Extract exactly those lines that lie between the start of the material and the line with "0.12, 0.05), 0.9)])", including both boundary lines and no others.

┏━━

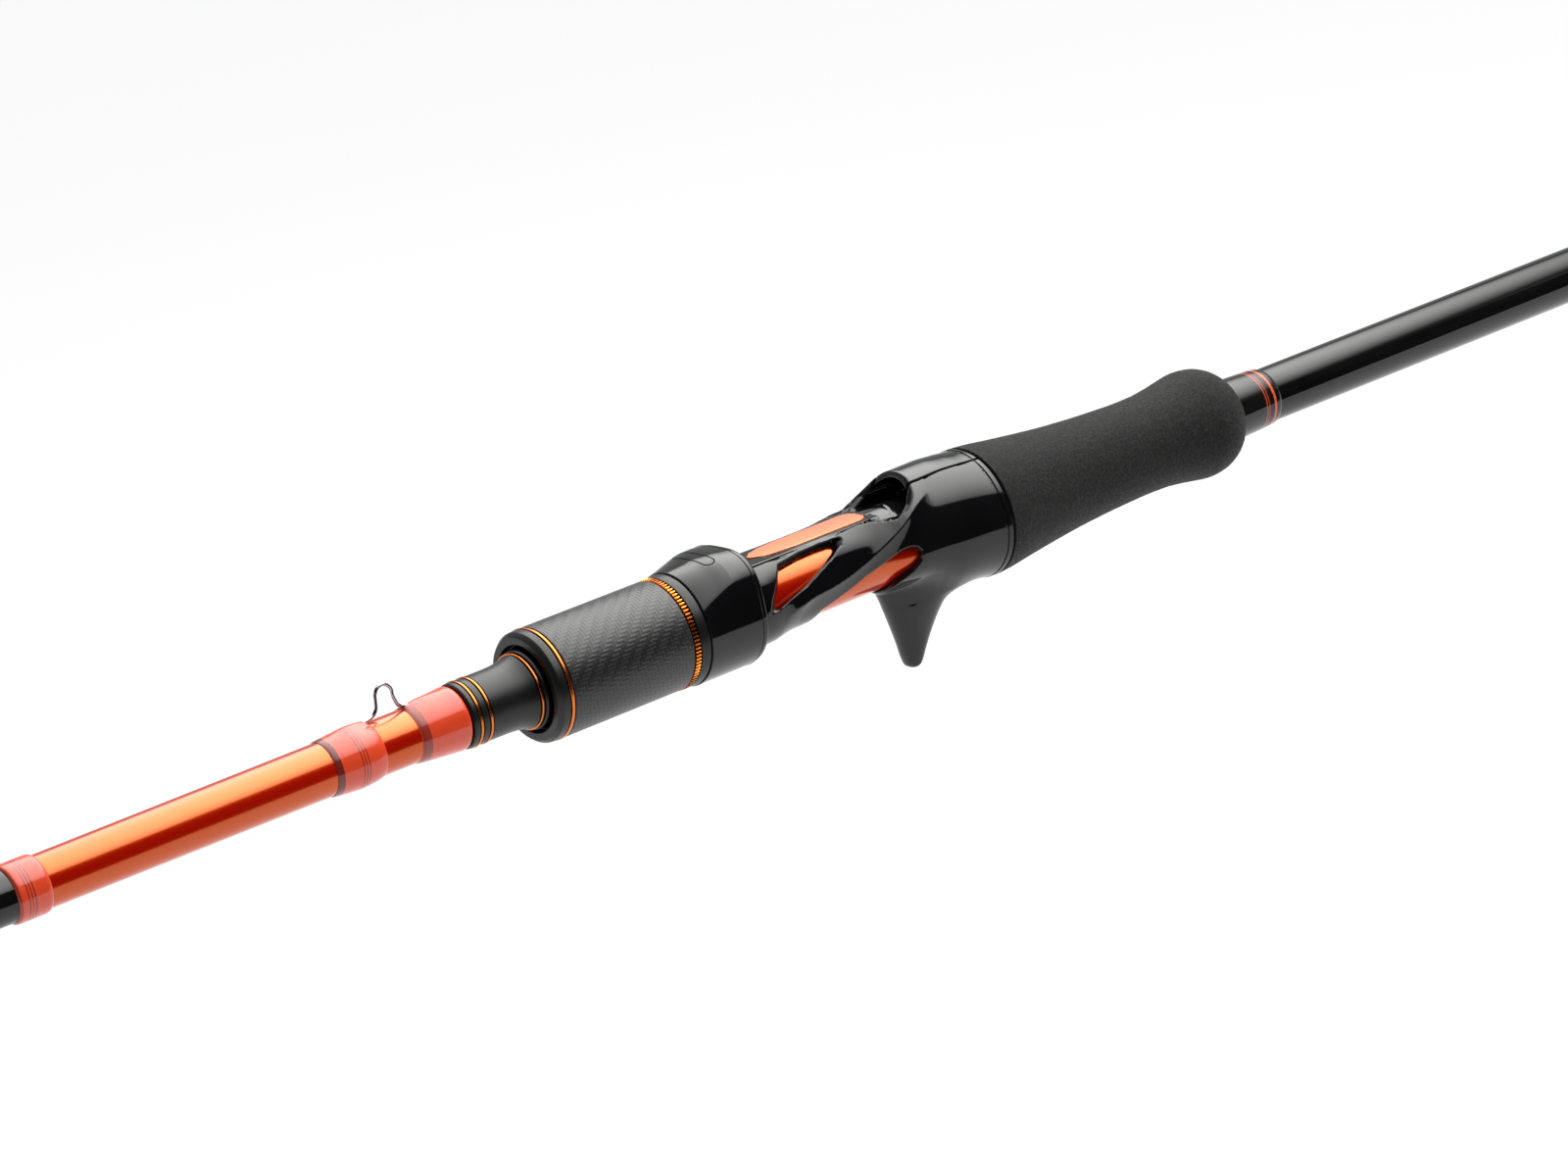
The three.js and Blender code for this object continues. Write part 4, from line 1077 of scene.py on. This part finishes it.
# ------------------------------------------------------------------ grips and windings
GRIP = [(320.7, 15.0), (317, 14.72), (311.4, 14.0), (305.9, 13.35), (300.4, 12.75), (294.8, 12.2), (289.2, 11.8), (283.6, 11.48), (277.9, 11.25), (272.2, 11.1),
        (267.0, 11.18), (261.8, 11.65), (256.4, 12.45), (253.1, 12.85), (250.1, 12.6), (247.4, 11.7), (245.1, 10.2), (243.5, 8.5), (242.7, 7.4)]


def foam(name, rows, x_in, body, node, seed, seg=192):
    outer = smooth_curve(rows, 0.5)
    rng = np.random.default_rng(seed)
    x0, x1 = outer[0][0], outer[-1][0]
    prof = [*outer[:-1], (outer[-1][0] - 0.12, outer[-1][1] - 0.02), (outer[-1][0], outer[-1][1] - 0.35), (x_in[1], blank_r(x_in[1]) + 0.12), (x_in[0], blank_r(x_in[0]) + 0.12)]

    def radial(x, t, r):
        if r[0] < blank_r(x) + 0.5:
            return r
        return r + rng.normal(0, 0.012, len(r))
    o = turned(name, prof, seg, 60, radial)
    return finish_piece(o, body, "eva_foam", [node])


foam("palm_foam", GRIP, (242.7, 320.7), "handle", "palm_grip", 3)
BUTT_GRIP = [(101, 7.6), (99.6, 8.8), (97, 10.2), (92, 11.5), (86, 12.0), (76, 12.25), (56, 12.5), (40, 12.95), (24, 13.7), (9.6, 14.4)]
foam("butt_foam", BUTT_GRIP, (9.6, 101), "handle", "butt_grip", 4)

MATS["rear_thread"] = thread_material("rear_thread", (0.0026, 0.0026, 0.003), (0.0060, 0.0060, 0.0065), spec=0.02,
                                      bands=[(234.75, 235.15, (0.50, 0.07, 0.02), 1.0), (234.0, 234.35, (0.40, 0.05, 0.015), 1.0), (231.75, 232.5, (0.80, 0.11, 0.035), 1.0),
                                             (103.2, 103.9, (0.80, 0.18, 0.07), 1.0), (105.0, 105.3, (0.6, 0.12, 0.05), 0.9)])


def winding(name, rows, node, seg=128):
    outer = smooth_curve(rows, 0.25)
    x0, x1 = outer[0][0], outer[-1][0]
    o = turned(name, [*outer, (x1, blank_r(x1) + 0.1), (x0, blank_r(x0) + 0.1)], seg, 50)
    return finish_piece(o, "handle", "rear_thread", [node])


winding("rear_thread_sleeve", [(229.9, 6.55), (230.4, 6.8), (231.8, 6.95), (235, 7.1), (239, 7.25), (242.6, 7.35)], "rear_winding")
winding("butt_thread_sleeve", [(101.4, 7.3), (104, 7.25), (109, 7.1), (112.2, 6.95), (113, 6.65)], "butt_winding")

# ------------------------------------------------------------------ butt ring and cap
finish_piece(turned("butt_trim", rounded([(9.3, 14.45), (7.9, 14.55), (7.9, 6.7), (9.3, 6.7)], [0.3, 0.3, 0, 0]), 144), "handle", "orange_anodised", ["butt_ring"])
finish_piece(turned("butt_cap_rubber", rounded([(0, 0), (0, 12.0), (0.6, 13.9), (2.6, 14.6), (6.2, 14.7), (7.6, 14.4), (7.6, 7.0), (6.3, 7.0), (6.3, 4.9), (20, 4.7), (20, 0)],
             [0, 0.4, 1.2, 1.2, 0.6, 0.3, 0, 0, 0, 0.4, 0], closed=False), 144), "handle", "rubber", ["butt_cap"])

# ------------------------------------------------------------------ guides
GUIDES = [("guide_1", 919, 4.9, 17.5, True), ("guide_2", 1189, 4.0, 13.8, False), ("guide_3", 1409, 3.3, 11.2, False), ("guide_4", 1594, 3.05, 9.6, False),
          ("guide_5", 1754, 3.05, 9.0, False), ("guide_6", 1894, 3.05, 8.6, False), ("guide_7", 2019, 3.05, 8.3, False)]
GH = 0.24


def ring_piece(name, x, r, ro, h, half, body, node):
    prof = rounded([(x - half, r + 0.25), (x - half * 0.55, r), (x + half * 0.55, r), (x + half, r + 0.25), (x + half, ro), (x - half, ro)], [0.3, 0.5, 0.5, 0.3, 0.15, 0.15], 5)
    o = turned(name, prof, 96, 40)
    o.data.transform(Matrix.Translation((0, 0, h * MM)))
    return finish_piece(o, body, "ceramic", [node])


for name, x, r, h, double in GUIDES:
    big = r > 4.5
    wr = 0.62 if big else 0.5
    ro = r + (0.95 if big else 0.75)
    hoop = ro + 0.2 + (0.75 if big else 0.6)
    t = 1.0 if big else 0.8
    side = (hoop + ro + 0.2) / 2
    feet = [(x + h * 0.62, 1, -0.55 if double else -0.35)] + ([(x - h * 0.78, -1, -0.15)] if double else [])
    foot_len = 11 if double else 10

    def field(px, py, pz, x=x, h=h, ro=ro, hoop=hoop, t=t, side=side, feet=feet, wr=wr, foot_len=foot_len):
        rr = np.sqrt(py ** 2 + (pz - h) ** 2)
        mid, halfr = (ro + 0.06 + hoop) / 2, (hoop - ro - 0.06) / 2
        qx, qr = np.abs(px - x) - t + 0.25, np.abs(rr - mid) - halfr + 0.25
        f = np.sqrt(np.maximum(qx, 0) ** 2 + np.maximum(qr, 0) ** 2) + np.minimum(np.maximum(qx, qr), 0) - 0.25
        for xf, d, sp in feet:
            zf = blank_r(xf) + 0.12
            for s in (-1, 1):
                a = (x, s * side * math.cos(sp), h + side * math.sin(sp))
                mid_p = (x + (xf - x) * 0.55, s * side * 0.62, h * 0.40 + zf * 0.35)
                b = (xf, s * 0.5, zf + 0.35)
                f = smin(f, capsule(px, py, pz, a, mid_p, wr * 0.92, wr), 0.45)
                f = smin(f, capsule(px, py, pz, mid_p, b, wr, wr * 0.8), 0.45)
            ex = (px - xf) * d
            w = min(1.15, blank_r(xf) * 0.62)
            tk = 0.62 - 0.40 * np.clip(ex / foot_len, 0, 1)
            ww = w * (1 - 0.35 * np.clip(ex / foot_len, 0, 1))
            foot = rbox(px, py / (ww / w), pz, (xf + d * (foot_len / 2 - 0.6), 0, zf + 0.3), (foot_len / 2 + 0.6, w, 0.34), 0.2)
            foot = smax(foot, pz - zf - 0.05 - tk, 0.1)
            f = smin(f, foot, 0.5)
        f = smax(f, ro + 0.06 - rr, 0.12)
        for xf, d, sp in feet:
            f = np.maximum(f, np.where(px * d > (xf - d * 2) * d, blank_r(xf) + 0.03 - np.sqrt(py ** 2 + pz ** 2), -9))
        return f
    lo_x = min(f_[0] + f_[1] * foot_len for f_ in feet + [(x - 2, 0, 0)]) - 2.0
    hi_x = max(f_[0] + f_[1] * foot_len for f_ in feet + [(x + 2, 0, 0)]) + 2.0
    z0 = min(blank_r(f_[0]) for f_ in feet) - 0.8
    body = "handle" if name == "guide_1" else "tip_section"
    g = implicit(name + "_frame_wire", field, (lo_x, -hoop - 1, z0), (hi_x, hoop + 1, h + hoop + 1), GH)
    finish_piece(g, body, "guide_steel", [name + "_frame"])
    ring_piece(name + "_insert", x, r, ro, h, t + 0.15, body, name + "_ring")
    for xf, d, sp in feet:
        a, b = xf + d * 1.0, xf + d * (foot_len + 3.5)
        lo_, hi_ = min(a, b), max(a, b)
        wname = name + ("_wrap_front" if d > 0 else "_wrap_rear") if double else name + "_wrap"

        def hump(q, xf=xf, d=d, foot_len=foot_len):
            ex = (q - xf) * d
            return 0.72 * max(0.0, min(1.0, (foot_len + 1.2 - ex) / 3.0)) * (1.0 if ex < 1.6 else 0.9)
        wrap_piece(name + ("_thread_a" if d > 0 else "_thread_b"), lo_, hi_, 0.34, body, "guide_thread" if "guide_thread" in MATS else "black_thread", wname, hump=hump, seg=64, step=0.3)

# tip-top
TX, TR, TRO, THO, THH = 2130.8, 3.05, 3.8, 4.6, 6.6


def tip_field(px, py, pz):
    rr = np.sqrt(py ** 2 + (pz - THH) ** 2)
    mid, halfr = (TRO + 0.06 + THO) / 2, (THO - TRO - 0.06) / 2
    qx, qr = np.abs(px - TX) - 0.55, np.abs(rr - mid) - halfr + 0.25
    f = np.sqrt(np.maximum(qx, 0) ** 2 + np.maximum(qr, 0) ** 2) + np.minimum(np.maximum(qx, qr), 0) - 0.25
    r = np.sqrt(py ** 2 + pz ** 2)
    tube = smax(np.maximum(r - 1.66, 1.24 - r), np.maximum(2108 - px, px - 2125.0), 0.2)
    plug = capsule(px, py, pz, (2125.2, 0, 0), (2126.4, 0, 0.1), 1.35, 1.0)
    f = smin(f, smin(tube, plug, 0.5), 0.3)
    for s in (-1, 1):
        f = smin(f, capsule(px, py, pz, (2114, s * 0.8, 1.5), (TX, s * 4.05, THH - 1.4), 0.42), 0.5)
        f = smin(f, capsule(px, py, pz, (2125.6, s * 0.5, 0.5), (TX, s * 2.3, THH - 3.7), 0.42), 0.5)
    return smax(f, TRO + 0.06 - rr, 0.12)


tt = implicit("tiptop_frame_wire", tip_field, (2107, -5.6, -2.4), (2132.6, 5.6, 12.2), GH)
finish_piece(tt, "tip_section", "guide_steel", ["tiptop_frame"])
ring_piece("tiptop_insert", TX, TR, TRO, THH, 0.95, "tip_section", "tiptop_ring")
wrap_piece("tiptop_thread", 2097, 2107.7, 0.30, "tip_section", "black_thread", "tiptop_wrap", seg=48, step=0.3)

# ------------------------------------------------------------------ studio: pale sweep, one large soft light overhead
FLOOR_Z = -0.45
LIGHT_Z = 1.2


def card(name, verts, mat):
    me = bpy.data.meshes.new(name)
    me.from_pydata(verts, [], [(0, 1, 2, 3)])
    me.materials.append(mat)
    o = link(bpy.data.objects.new(name, me))
    return o


paper = Mat("studio_paper")
paper.set(Base_Color=paper.mix(paper.noise(1.5, 2), (0.115, 0.115, 0.115), (0.125, 0.125, 0.125)), Roughness=0.9, Specular_IOR_Level=0.1)
paper.set(Emission_Color=(1.0, 1.0, 1.0), Emission_Strength=0.88)
card("studio_floor", [(-30, -40, FLOOR_Z), (30, -40, FLOOR_Z), (30, 30, FLOOR_Z), (-30, 30, FLOOR_Z)], paper.m)
# black card beside the camera: gives the gloss its dark band
flag_m = Mat("studio_flag")
flag_m.set(Base_Color=flag_m.mix(flag_m.noise(3, 2), (0.006, 0.006, 0.006), (0.010, 0.010, 0.010)), Roughness=1.0, Specular_IOR_Level=0.0)
flag = card("studio_flag", [(-5, 1.0, FLOOR_Z + 0.01), (5, 1.0, FLOOR_Z + 0.01), (5, 1.0, 0.615), (-5, 1.0, 0.615)], flag_m.m)
flag.visible_camera = False
world = bpy.data.worlds.new("studio")
world.use_nodes = True
world.node_tree.nodes["Background"].inputs[0].default_value = (0.97, 0.985, 1.0, 1)
world.node_tree.nodes["Background"].inputs[1].default_value = 0.42
bpy.context.scene.world = world
box_m = Mat("studio_softbox")
bx = box_m.xyz()
gx = box_m.math("DIVIDE", box_m.math("ADD", bx[0], 0.42), 0.80)
gy = box_m.math("DIVIDE", box_m.math("ADD", bx[1], 0.10), 1.72)
g2 = box_m.math("ADD", box_m.math("MULTIPLY", gx, gx), box_m.math("MULTIPLY", gy, gy))
glow = box_m.math("MULTIPLY", box_m.math("EXPONENT", box_m.math("MULTIPLY", g2, -1.0)), 6.5)
box_m.set(Base_Color=(0.0, 0.0, 0.0), Emission_Color=(1.0, 1.0, 0.985), Emission_Strength=glow, Specular_IOR_Level=0.0)
box = card("studio_softbox", [(-2.0, -1.92, LIGHT_Z), (2.6, -1.92, LIGHT_Z), (2.6, 1.92, LIGHT_Z), (-2.0, 1.92, LIGHT_Z)], box_m.m)
box.visible_camera = False
key = bpy.data.lights.new("softbox_fill", "AREA")
key.shape = "RECTANGLE"
key.size, key.size_y = 2.4, 3.6
key.energy = 0.25 * math.pi * key.size * key.size_y
ko = link(bpy.data.objects.new("softbox_fill", key))
ko.location = (-0.2, 0, LIGHT_Z - 0.02)
ko.visible_camera = False
bpy.context.scene.view_settings.view_transform = "Standard"
bpy.context.scene.view_settings.look = "None"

┗━━

▸ **Exercise solution**
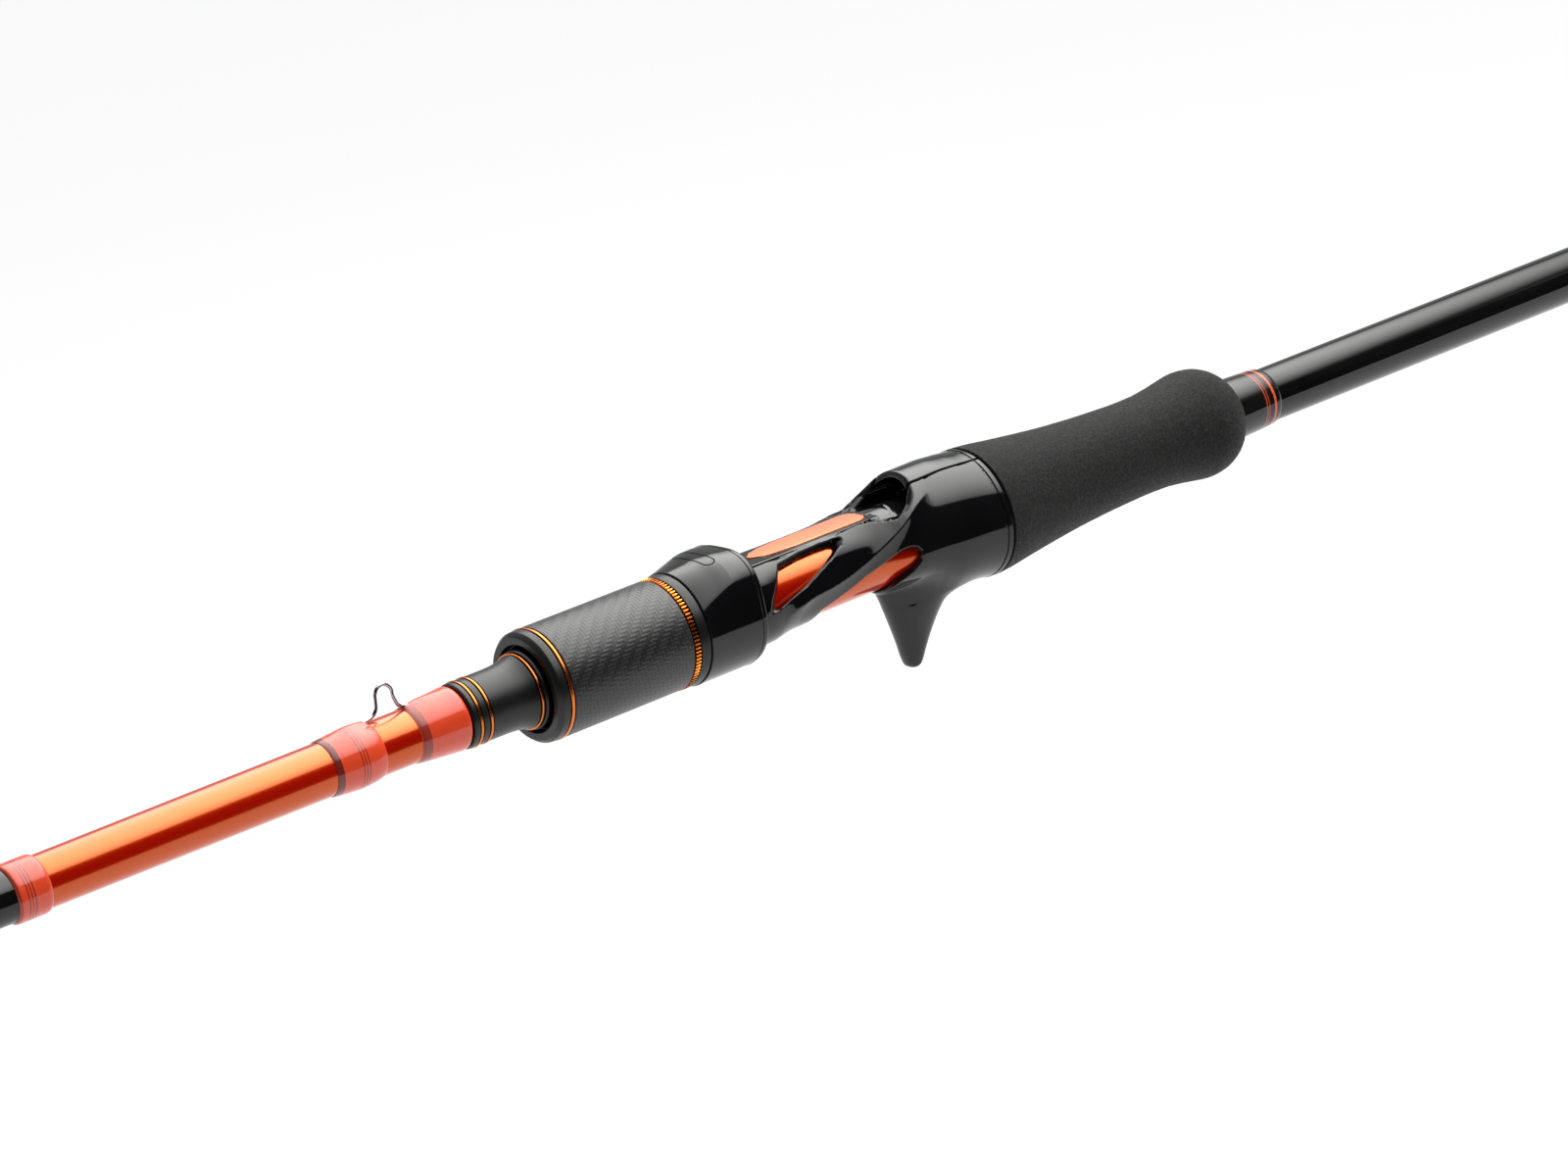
The three.js and Blender code for this object continues. Write part 4, from line 1077 of scene.py on. This part finishes it.
# ------------------------------------------------------------------ grips and windings
GRIP = [(320.7, 15.0), (317, 14.72), (311.4, 14.0), (305.9, 13.35), (300.4, 12.75), (294.8, 12.2), (289.2, 11.8), (283.6, 11.48), (277.9, 11.25), (272.2, 11.1),
        (267.0, 11.18), (261.8, 11.65), (256.4, 12.45), (253.1, 12.85), (250.1, 12.6), (247.4, 11.7), (245.1, 10.2), (243.5, 8.5), (242.7, 7.4)]


def foam(name, rows, x_in, body, node, seed, seg=192):
    outer = smooth_curve(rows, 0.5)
    rng = np.random.default_rng(seed)
    x0, x1 = outer[0][0], outer[-1][0]
    prof = [*outer[:-1], (outer[-1][0] - 0.12, outer[-1][1] - 0.02), (outer[-1][0], outer[-1][1] - 0.35), (x_in[1], blank_r(x_in[1]) + 0.12), (x_in[0], blank_r(x_in[0]) + 0.12)]

    def radial(x, t, r):
        if r[0] < blank_r(x) + 0.5:
            return r
        return r + rng.normal(0, 0.012, len(r))
    o = turned(name, prof, seg, 60, radial)
    return finish_piece(o, body, "eva_foam", [node])


foam("palm_foam", GRIP, (242.7, 320.7), "handle", "palm_grip", 3)
BUTT_GRIP = [(101, 7.6), (99.6, 8.8), (97, 10.2), (92, 11.5), (86, 12.0), (76, 12.25), (56, 12.5), (40, 12.95), (24, 13.7), (9.6, 14.4)]
foam("butt_foam", BUTT_GRIP, (9.6, 101), "handle", "butt_grip", 4)

MATS["rear_thread"] = thread_material("rear_thread", (0.0026, 0.0026, 0.003), (0.0060, 0.0060, 0.0065), spec=0.02,
                                      bands=[(234.75, 235.15, (0.50, 0.07, 0.02), 1.0), (234.0, 234.35, (0.40, 0.05, 0.015), 1.0), (231.75, 232.5, (0.80, 0.11, 0.035), 1.0),
                                             (103.2, 103.9, (0.80, 0.18, 0.07), 1.0), (105.0, 105.3, (0.6, 0.12, 0.05), 0.9)])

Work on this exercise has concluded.